* **Information supplied**
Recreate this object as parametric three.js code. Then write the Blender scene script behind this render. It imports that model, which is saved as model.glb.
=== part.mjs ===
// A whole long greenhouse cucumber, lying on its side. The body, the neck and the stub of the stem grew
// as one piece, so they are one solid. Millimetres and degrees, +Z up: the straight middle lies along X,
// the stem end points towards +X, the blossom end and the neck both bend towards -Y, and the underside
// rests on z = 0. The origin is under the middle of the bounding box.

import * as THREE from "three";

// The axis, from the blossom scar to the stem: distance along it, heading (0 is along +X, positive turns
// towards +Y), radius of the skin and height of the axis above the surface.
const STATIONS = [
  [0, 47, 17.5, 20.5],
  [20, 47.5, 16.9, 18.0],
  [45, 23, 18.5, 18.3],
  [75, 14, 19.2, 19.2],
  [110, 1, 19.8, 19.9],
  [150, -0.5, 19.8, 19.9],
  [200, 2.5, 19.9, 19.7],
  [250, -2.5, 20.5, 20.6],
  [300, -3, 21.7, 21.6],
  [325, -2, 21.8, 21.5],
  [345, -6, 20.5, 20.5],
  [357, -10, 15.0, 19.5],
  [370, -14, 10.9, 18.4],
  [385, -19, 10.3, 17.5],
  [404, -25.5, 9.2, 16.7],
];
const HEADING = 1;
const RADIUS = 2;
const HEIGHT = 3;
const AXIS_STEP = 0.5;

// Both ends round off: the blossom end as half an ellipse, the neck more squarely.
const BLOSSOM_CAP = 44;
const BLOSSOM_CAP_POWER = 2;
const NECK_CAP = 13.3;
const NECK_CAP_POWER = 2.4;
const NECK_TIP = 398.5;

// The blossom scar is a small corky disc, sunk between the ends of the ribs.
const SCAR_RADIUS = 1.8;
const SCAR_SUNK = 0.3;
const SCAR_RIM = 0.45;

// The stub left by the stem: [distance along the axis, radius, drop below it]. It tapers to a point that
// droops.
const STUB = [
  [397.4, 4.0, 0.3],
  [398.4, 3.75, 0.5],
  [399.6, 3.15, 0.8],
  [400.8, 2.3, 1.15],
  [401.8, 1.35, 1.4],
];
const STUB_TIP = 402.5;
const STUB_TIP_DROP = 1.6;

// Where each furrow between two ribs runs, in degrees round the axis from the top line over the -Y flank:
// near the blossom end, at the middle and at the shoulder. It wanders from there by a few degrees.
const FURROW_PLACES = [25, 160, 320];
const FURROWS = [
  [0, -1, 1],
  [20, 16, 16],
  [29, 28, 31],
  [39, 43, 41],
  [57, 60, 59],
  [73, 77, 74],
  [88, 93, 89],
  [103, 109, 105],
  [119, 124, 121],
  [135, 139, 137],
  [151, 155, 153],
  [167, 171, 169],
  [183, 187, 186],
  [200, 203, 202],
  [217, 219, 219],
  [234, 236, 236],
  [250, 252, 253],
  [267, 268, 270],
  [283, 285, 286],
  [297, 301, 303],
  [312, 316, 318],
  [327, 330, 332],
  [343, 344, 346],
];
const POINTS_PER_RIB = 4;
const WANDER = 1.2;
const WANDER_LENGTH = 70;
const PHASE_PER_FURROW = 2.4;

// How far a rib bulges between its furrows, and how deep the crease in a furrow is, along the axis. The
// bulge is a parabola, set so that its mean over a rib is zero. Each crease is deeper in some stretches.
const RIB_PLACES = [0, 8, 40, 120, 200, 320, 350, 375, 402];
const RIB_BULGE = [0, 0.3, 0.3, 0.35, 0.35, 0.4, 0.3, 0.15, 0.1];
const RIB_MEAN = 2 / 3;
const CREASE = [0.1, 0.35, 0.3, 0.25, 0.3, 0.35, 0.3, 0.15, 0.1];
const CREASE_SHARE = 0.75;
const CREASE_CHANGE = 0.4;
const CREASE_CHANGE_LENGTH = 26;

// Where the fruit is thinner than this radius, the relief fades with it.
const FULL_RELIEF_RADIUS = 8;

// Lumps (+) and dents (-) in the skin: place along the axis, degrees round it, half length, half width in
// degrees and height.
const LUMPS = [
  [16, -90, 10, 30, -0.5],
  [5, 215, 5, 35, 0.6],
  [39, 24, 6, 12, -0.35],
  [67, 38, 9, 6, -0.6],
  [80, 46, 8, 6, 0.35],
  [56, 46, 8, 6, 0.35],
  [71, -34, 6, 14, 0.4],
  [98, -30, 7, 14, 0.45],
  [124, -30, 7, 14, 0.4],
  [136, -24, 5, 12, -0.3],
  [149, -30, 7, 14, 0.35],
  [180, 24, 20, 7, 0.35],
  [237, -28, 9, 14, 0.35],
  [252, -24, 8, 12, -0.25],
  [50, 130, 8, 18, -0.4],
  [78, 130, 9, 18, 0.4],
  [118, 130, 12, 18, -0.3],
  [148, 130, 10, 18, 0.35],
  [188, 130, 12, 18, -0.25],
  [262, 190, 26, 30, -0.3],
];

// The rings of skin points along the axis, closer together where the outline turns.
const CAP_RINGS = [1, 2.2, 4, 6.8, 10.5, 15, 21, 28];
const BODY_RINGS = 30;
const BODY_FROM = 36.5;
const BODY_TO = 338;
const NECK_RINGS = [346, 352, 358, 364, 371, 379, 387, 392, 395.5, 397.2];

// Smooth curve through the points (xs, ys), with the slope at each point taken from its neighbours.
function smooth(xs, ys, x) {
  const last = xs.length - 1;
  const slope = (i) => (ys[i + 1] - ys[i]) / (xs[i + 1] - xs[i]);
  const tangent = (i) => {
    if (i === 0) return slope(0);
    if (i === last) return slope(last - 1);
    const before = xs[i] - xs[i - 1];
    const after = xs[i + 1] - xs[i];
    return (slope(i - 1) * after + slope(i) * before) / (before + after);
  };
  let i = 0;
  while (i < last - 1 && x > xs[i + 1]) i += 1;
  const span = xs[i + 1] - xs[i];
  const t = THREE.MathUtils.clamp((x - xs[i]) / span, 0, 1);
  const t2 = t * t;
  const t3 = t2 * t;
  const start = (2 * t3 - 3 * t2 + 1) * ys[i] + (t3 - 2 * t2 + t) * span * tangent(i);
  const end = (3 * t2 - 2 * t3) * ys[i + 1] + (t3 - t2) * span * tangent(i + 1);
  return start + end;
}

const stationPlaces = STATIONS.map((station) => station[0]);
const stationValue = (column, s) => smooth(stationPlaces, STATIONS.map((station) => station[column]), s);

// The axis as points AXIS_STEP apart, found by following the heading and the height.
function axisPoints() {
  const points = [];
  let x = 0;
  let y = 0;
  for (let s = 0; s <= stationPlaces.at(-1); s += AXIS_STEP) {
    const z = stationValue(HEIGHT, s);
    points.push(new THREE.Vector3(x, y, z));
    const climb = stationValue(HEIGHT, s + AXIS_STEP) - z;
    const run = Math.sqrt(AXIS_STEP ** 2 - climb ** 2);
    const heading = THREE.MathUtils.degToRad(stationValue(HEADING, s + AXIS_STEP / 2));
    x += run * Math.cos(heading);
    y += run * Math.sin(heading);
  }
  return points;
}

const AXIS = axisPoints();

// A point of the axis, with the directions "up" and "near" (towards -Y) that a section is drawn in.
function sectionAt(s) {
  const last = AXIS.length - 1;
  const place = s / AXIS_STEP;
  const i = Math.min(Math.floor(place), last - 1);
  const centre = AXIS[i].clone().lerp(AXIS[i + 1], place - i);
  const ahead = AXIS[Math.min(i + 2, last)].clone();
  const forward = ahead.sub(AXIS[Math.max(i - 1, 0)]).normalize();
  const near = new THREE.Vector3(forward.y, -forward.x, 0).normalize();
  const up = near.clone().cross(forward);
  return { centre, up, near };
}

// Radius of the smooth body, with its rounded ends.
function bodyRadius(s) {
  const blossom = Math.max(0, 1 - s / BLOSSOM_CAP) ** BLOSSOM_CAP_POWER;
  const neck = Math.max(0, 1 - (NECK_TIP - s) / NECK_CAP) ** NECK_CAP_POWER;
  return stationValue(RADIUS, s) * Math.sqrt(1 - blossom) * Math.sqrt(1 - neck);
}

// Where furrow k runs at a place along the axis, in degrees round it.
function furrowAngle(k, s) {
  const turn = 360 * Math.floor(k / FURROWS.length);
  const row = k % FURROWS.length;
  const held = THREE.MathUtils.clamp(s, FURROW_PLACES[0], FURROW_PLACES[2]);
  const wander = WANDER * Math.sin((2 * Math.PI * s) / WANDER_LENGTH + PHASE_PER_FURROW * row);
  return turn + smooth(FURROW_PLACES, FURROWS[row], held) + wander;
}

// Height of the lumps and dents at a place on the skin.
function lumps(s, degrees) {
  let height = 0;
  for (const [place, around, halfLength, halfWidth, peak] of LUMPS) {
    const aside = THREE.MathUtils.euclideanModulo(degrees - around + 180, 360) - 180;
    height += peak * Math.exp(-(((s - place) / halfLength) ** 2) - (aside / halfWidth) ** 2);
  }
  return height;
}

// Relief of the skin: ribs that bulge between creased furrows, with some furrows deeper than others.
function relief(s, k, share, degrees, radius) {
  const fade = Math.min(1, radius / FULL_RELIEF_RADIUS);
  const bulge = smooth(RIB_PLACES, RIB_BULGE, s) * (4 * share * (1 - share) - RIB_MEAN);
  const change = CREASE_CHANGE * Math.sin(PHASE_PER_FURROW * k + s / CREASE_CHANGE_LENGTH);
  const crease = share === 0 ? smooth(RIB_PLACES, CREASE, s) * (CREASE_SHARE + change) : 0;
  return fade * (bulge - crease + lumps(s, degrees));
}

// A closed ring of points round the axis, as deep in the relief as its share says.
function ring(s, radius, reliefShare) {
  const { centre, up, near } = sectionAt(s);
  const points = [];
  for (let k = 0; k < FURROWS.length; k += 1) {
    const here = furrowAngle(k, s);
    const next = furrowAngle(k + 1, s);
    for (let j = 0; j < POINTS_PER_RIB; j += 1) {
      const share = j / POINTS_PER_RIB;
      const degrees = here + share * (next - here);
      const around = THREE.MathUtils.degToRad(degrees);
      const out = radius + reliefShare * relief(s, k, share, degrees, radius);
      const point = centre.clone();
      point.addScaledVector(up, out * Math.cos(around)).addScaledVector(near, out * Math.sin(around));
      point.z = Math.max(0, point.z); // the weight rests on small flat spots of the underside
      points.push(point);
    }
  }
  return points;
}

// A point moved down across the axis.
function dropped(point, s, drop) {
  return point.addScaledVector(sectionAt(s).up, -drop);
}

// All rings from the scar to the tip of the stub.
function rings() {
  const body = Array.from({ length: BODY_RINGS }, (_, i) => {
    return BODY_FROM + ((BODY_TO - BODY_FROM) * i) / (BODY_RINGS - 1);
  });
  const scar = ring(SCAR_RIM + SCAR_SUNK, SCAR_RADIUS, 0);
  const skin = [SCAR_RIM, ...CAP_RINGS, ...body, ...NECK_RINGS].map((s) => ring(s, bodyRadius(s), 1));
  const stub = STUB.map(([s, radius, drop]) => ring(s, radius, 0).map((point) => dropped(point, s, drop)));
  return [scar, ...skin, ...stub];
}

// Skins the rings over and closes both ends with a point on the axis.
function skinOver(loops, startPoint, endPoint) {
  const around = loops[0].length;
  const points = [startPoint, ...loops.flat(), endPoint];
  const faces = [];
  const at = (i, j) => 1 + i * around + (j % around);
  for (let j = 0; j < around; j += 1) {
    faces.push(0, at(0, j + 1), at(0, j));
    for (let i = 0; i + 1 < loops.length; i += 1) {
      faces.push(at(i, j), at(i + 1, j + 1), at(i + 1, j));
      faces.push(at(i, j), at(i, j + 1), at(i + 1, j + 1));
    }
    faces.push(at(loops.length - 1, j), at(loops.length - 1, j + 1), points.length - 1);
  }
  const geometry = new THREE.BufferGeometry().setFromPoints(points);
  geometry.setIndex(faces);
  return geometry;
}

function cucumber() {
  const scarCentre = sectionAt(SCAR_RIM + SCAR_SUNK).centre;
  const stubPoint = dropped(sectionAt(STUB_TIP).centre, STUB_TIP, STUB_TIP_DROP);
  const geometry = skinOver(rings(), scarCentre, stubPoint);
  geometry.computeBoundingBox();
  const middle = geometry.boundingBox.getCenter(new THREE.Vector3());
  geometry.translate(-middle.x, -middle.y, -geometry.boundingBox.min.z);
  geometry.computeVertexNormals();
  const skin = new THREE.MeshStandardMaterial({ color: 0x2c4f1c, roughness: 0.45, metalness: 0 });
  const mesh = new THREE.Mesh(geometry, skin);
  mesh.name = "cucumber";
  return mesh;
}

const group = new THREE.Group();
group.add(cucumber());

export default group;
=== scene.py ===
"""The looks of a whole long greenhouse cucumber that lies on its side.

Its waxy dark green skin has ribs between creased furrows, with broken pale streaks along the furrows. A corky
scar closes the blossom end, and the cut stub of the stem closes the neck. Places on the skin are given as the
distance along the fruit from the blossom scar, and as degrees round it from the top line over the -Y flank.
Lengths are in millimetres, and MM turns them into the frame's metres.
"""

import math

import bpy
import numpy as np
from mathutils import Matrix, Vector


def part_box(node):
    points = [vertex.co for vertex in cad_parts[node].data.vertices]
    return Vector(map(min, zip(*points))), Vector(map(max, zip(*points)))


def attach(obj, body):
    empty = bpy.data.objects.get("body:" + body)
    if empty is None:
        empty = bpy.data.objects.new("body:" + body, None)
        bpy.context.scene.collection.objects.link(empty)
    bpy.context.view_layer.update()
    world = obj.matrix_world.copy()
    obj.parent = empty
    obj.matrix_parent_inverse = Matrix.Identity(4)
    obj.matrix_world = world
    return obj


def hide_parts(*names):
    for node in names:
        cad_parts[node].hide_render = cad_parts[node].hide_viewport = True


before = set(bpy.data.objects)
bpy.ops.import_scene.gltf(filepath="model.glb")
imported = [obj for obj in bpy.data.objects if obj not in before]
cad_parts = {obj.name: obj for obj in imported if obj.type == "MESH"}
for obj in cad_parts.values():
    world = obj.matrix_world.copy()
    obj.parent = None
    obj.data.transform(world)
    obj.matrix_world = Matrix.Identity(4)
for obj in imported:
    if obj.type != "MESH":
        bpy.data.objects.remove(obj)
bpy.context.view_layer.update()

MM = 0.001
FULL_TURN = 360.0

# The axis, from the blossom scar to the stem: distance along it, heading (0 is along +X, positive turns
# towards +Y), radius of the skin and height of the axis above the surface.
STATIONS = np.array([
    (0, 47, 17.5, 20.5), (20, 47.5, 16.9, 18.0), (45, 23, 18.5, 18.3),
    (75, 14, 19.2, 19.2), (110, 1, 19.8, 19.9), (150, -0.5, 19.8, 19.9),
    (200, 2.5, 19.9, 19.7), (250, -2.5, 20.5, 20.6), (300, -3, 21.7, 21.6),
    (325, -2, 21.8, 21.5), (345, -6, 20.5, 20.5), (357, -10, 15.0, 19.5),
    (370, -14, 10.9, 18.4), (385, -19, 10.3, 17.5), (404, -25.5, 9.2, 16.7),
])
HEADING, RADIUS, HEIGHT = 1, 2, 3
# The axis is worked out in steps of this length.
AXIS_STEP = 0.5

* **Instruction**
Go back over the listing above and copy exactly the lines that begin at the line with "const skin = new" and stop after the line with "lies on its side."; leave out every other line.

* **Expected answer**
  const skin = new THREE.MeshStandardMaterial({ color: 0x2c4f1c, roughness: 0.45, metalness: 0 });
  const mesh = new THREE.Mesh(geometry, skin);
  mesh.name = "cucumber";
  return mesh;
}

const group = new THREE.Group();
group.add(cucumber());

export default group;
=== scene.py ===
"""The looks of a whole long greenhouse cucumber that lies on its side.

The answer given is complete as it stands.